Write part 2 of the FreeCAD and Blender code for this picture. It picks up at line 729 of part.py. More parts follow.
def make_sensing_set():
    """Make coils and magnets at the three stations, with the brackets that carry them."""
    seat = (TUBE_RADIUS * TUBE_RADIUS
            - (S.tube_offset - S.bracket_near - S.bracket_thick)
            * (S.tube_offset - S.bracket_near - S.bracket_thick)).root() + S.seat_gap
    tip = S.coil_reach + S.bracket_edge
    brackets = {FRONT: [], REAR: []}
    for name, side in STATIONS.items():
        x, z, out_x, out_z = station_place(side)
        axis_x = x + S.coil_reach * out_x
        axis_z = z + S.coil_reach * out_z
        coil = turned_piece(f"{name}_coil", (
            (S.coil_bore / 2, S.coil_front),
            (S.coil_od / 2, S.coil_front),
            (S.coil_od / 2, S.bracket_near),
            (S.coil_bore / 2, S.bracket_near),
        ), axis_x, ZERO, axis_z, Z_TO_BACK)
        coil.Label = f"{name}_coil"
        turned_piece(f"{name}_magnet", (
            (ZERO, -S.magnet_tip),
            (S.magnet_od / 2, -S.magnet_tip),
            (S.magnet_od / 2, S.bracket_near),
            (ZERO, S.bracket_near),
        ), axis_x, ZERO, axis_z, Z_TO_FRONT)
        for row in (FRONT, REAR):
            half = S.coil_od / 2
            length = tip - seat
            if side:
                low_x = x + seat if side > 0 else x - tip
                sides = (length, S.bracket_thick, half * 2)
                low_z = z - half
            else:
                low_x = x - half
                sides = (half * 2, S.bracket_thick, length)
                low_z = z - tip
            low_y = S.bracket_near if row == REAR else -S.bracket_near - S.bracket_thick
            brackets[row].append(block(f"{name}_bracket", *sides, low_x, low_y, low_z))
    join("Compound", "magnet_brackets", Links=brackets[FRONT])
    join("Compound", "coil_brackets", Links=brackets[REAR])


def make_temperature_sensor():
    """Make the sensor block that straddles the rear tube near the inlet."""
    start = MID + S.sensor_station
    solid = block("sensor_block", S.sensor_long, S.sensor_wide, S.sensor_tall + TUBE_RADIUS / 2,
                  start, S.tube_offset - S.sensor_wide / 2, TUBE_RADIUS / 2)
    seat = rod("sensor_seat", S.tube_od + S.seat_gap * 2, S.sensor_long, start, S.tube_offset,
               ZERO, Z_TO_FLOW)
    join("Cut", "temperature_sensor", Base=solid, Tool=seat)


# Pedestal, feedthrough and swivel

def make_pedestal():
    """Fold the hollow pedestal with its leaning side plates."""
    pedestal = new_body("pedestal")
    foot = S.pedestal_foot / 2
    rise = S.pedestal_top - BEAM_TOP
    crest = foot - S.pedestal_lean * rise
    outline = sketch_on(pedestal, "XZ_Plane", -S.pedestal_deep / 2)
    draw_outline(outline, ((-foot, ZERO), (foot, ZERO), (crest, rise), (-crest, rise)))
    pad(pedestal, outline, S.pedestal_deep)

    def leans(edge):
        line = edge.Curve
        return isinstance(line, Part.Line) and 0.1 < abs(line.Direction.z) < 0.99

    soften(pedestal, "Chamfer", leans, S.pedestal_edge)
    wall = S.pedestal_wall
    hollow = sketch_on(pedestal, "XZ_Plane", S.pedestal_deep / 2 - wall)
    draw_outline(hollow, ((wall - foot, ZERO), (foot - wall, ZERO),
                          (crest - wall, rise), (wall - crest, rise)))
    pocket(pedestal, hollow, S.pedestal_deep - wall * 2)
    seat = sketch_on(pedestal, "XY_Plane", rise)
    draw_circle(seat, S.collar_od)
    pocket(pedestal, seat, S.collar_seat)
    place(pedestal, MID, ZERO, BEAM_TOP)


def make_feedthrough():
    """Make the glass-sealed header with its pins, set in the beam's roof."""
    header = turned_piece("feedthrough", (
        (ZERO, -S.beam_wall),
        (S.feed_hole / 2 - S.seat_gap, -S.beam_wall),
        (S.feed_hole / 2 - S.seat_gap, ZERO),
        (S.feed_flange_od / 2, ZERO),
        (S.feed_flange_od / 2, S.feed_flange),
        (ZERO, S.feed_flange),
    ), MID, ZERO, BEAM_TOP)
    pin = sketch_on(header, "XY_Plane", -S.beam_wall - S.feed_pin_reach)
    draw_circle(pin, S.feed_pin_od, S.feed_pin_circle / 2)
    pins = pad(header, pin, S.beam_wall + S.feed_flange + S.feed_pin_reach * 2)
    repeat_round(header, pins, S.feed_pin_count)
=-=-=
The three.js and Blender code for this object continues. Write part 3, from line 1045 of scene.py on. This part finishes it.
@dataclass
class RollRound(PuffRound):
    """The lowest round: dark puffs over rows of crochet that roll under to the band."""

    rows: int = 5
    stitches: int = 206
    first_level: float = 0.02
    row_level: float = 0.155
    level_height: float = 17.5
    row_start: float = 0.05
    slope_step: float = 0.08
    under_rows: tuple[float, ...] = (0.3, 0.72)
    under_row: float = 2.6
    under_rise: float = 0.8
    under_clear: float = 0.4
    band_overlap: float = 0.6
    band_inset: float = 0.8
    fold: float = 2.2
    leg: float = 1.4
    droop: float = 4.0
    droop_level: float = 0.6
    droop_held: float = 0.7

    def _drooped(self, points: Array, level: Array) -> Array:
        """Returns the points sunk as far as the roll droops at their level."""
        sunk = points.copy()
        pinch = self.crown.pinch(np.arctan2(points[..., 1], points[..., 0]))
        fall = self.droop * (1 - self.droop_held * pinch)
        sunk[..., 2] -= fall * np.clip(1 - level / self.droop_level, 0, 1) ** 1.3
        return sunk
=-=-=
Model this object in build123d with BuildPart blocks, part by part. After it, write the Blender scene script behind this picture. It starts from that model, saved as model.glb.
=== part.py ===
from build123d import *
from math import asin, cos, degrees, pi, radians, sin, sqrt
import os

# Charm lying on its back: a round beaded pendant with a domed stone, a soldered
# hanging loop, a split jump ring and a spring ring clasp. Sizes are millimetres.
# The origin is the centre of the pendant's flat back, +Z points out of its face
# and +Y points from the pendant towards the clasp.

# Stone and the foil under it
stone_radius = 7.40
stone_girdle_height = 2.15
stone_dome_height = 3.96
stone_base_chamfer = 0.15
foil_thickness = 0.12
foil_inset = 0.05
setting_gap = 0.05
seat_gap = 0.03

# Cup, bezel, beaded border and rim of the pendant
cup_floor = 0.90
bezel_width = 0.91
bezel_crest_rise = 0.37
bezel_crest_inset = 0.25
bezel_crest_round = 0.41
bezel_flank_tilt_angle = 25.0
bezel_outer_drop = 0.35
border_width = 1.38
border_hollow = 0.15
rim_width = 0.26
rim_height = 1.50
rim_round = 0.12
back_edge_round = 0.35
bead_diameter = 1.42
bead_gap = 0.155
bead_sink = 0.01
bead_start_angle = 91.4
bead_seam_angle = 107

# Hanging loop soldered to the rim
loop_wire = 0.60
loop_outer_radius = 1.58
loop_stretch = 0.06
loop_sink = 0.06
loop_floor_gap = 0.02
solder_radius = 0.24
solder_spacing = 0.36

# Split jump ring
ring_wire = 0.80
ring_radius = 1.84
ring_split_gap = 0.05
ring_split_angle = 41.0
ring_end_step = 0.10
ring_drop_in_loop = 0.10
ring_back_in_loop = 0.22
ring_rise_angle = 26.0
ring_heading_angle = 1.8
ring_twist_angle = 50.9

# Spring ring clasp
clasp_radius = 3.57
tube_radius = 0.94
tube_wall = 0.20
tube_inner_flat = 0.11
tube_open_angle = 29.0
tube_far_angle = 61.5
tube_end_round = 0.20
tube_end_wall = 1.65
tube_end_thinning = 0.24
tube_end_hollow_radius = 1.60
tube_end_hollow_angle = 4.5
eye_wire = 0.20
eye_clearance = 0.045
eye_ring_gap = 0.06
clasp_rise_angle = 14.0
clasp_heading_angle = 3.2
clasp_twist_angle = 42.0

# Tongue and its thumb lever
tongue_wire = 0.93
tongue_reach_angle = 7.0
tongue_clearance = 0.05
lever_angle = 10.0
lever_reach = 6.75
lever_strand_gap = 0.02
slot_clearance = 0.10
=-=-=
● The problem
Everything from the line containing "The three.js and" down to the line containing "return sunk" should be retyped exactly, both lines included, and nothing more.

● Answer to the task
The three.js and Blender code for this object continues. Write part 3, from line 1045 of scene.py on. This part finishes it.
@dataclass
class RollRound(PuffRound):
    """The lowest round: dark puffs over rows of crochet that roll under to the band."""

    rows: int = 5
    stitches: int = 206
    first_level: float = 0.02
    row_level: float = 0.155
    level_height: float = 17.5
    row_start: float = 0.05
    slope_step: float = 0.08
    under_rows: tuple[float, ...] = (0.3, 0.72)
    under_row: float = 2.6
    under_rise: float = 0.8
    under_clear: float = 0.4
    band_overlap: float = 0.6
    band_inset: float = 0.8
    fold: float = 2.2
    leg: float = 1.4
    droop: float = 4.0
    droop_level: float = 0.6
    droop_held: float = 0.7

    def _drooped(self, points: Array, level: Array) -> Array:
        """Returns the points sunk as far as the roll droops at their level."""
        sunk = points.copy()
        pinch = self.crown.pinch(np.arctan2(points[..., 1], points[..., 0]))
        fall = self.droop * (1 - self.droop_held * pinch)
        sunk[..., 2] -= fall * np.clip(1 - level / self.droop_level, 0, 1) ** 1.3
        return sunk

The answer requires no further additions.